A chorus of voices blend to create a celebratory portrait of place

The coffee-table-sized book's cover shows rivers and forestry behind the book's title.
The coffee-table-sized book offers several complimentary approaches to understanding and appreciating the Olympic Peninsula. (Photo courtesy of Braided River)
By Christian Martin CDN Contributor

I recently spent a week on the Olympic Peninsula, exploring the wild north coast during the week of the fall equinox. I was lucky to score a combination of sunshine and a noticeable lack of summer crowds. 

The biodiversity that writer and naturalist Tim McNulty draws attention to in the new book “Salmon, Cedar, Rock & Rain: Washington’s Olympic Peninsula” was on glorious display throughout my visit. 

Backpacking the famed Ozette Triangle, I watched the last sunset of summer sink into the Pacific Ocean to the clamorous chorus of dozens of barking sea lions. I saw weathered petroglyphs of faces, boats and abstract shapes chiseled into a rocky headland more than 500 years ago by the Makah people. I slept on the sand to the sound of booming surf and seagulls.

Steller sea lions lounging on rocks near the shore.
Steller sea lions are among the abundance of vivid, captivating photographs by John Gussman, Pat O’Hara, Gemina Garland-Lewis, Larry Workman, Art Wolfe and others. (Photo courtesy of John Gussman)

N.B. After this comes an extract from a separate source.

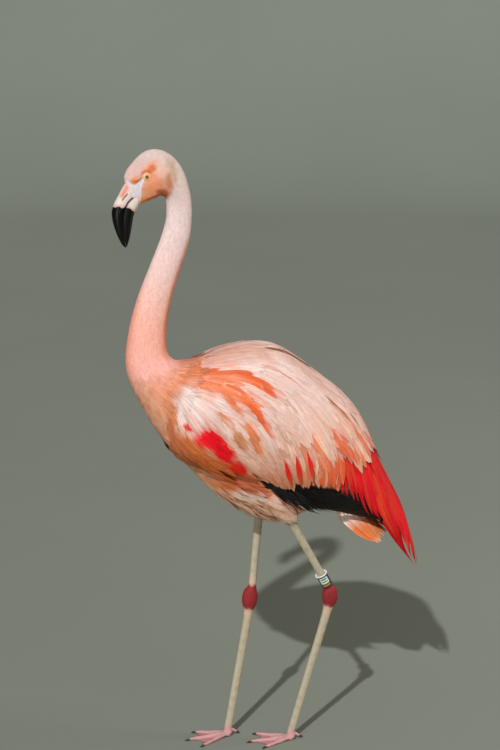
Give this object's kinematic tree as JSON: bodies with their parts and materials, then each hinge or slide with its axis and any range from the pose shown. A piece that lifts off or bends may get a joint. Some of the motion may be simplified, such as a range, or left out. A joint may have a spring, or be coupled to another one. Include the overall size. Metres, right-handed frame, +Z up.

One evening as I approached my campsite at Sandy Point, a rotund black bear emerged from the forest fringe, yawned, stretched and then began browsing the shoreline for dinner, slurping up long strands of colorful seaweed as she ambled along (away from my camp, thankfully).

In a moment I’ll never forget, I witnessed from a single vantage point a raft of harlequin ducks bobbing on the surf, chittering oystercatchers patrolling the rocks, brown pelicans gliding and diving offshore, the heads of a dozen curious seals, a sun-sparkling pod of porpoises on the move, and two back-floating sea otters — the first time I’ve ever seen them in the wild.

Over the past 30 years, I’ve been fortunate to hike next to Roosevelt elk in the Hoh’s Hall of Mosses and soak in the steamy waters of Olympic Hot Springs. I’ve paddled across Lake Ozette, ogled psychedelic tide pools near La Push, and met some of the oldest and largest trees in North America in the Quinault rainforest. 

Writer and naturalist Tim McNulty smiles for the camera while wearing a white cap.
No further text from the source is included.